## Start Source excerpt
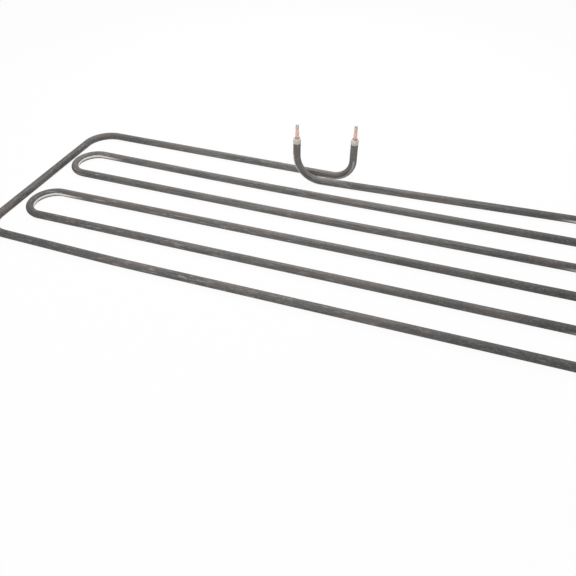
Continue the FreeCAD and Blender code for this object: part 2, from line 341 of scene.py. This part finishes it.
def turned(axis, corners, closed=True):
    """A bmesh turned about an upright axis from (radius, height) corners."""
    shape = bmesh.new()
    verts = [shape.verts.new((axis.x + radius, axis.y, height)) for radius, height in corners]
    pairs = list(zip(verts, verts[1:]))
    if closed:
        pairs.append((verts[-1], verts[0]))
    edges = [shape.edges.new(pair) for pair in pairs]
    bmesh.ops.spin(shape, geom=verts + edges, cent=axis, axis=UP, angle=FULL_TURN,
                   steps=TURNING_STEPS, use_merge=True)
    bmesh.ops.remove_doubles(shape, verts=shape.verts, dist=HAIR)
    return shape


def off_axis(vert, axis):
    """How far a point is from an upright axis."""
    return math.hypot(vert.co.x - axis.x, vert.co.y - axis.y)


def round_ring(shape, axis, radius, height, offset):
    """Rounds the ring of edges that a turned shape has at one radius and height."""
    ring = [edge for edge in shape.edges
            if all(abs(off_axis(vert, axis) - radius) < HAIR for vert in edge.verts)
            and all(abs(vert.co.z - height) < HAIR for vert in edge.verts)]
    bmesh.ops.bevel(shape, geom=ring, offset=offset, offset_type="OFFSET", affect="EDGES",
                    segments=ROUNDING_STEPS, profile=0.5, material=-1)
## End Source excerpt
Task statement -
Copy out the whole listing exactly; please set it all down.

Solution to the exercise -
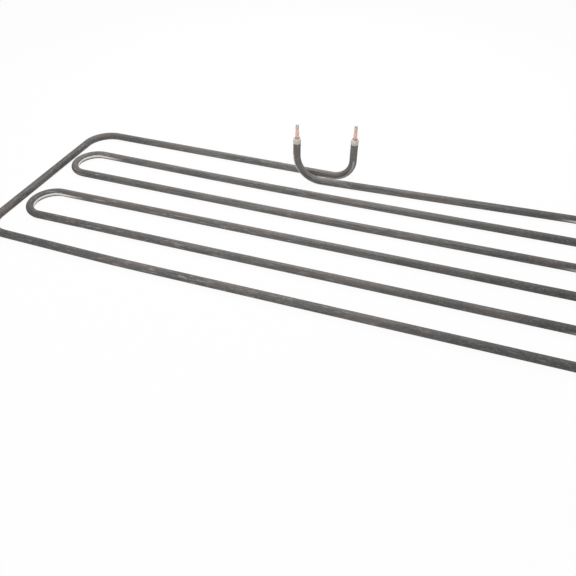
Continue the FreeCAD and Blender code for this object: part 2, from line 341 of scene.py. This part finishes it.
def turned(axis, corners, closed=True):
    """A bmesh turned about an upright axis from (radius, height) corners."""
    shape = bmesh.new()
    verts = [shape.verts.new((axis.x + radius, axis.y, height)) for radius, height in corners]
    pairs = list(zip(verts, verts[1:]))
    if closed:
        pairs.append((verts[-1], verts[0]))
    edges = [shape.edges.new(pair) for pair in pairs]
    bmesh.ops.spin(shape, geom=verts + edges, cent=axis, axis=UP, angle=FULL_TURN,
                   steps=TURNING_STEPS, use_merge=True)
    bmesh.ops.remove_doubles(shape, verts=shape.verts, dist=HAIR)
    return shape


def off_axis(vert, axis):
    """How far a point is from an upright axis."""
    return math.hypot(vert.co.x - axis.x, vert.co.y - axis.y)


def round_ring(shape, axis, radius, height, offset):
    """Rounds the ring of edges that a turned shape has at one radius and height."""
    ring = [edge for edge in shape.edges
            if all(abs(off_axis(vert, axis) - radius) < HAIR for vert in edge.verts)
            and all(abs(vert.co.z - height) < HAIR for vert in edge.verts)]
    bmesh.ops.bevel(shape, geom=ring, offset=offset, offset_type="OFFSET", affect="EDGES",
                    segments=ROUNDING_STEPS, profile=0.5, material=-1)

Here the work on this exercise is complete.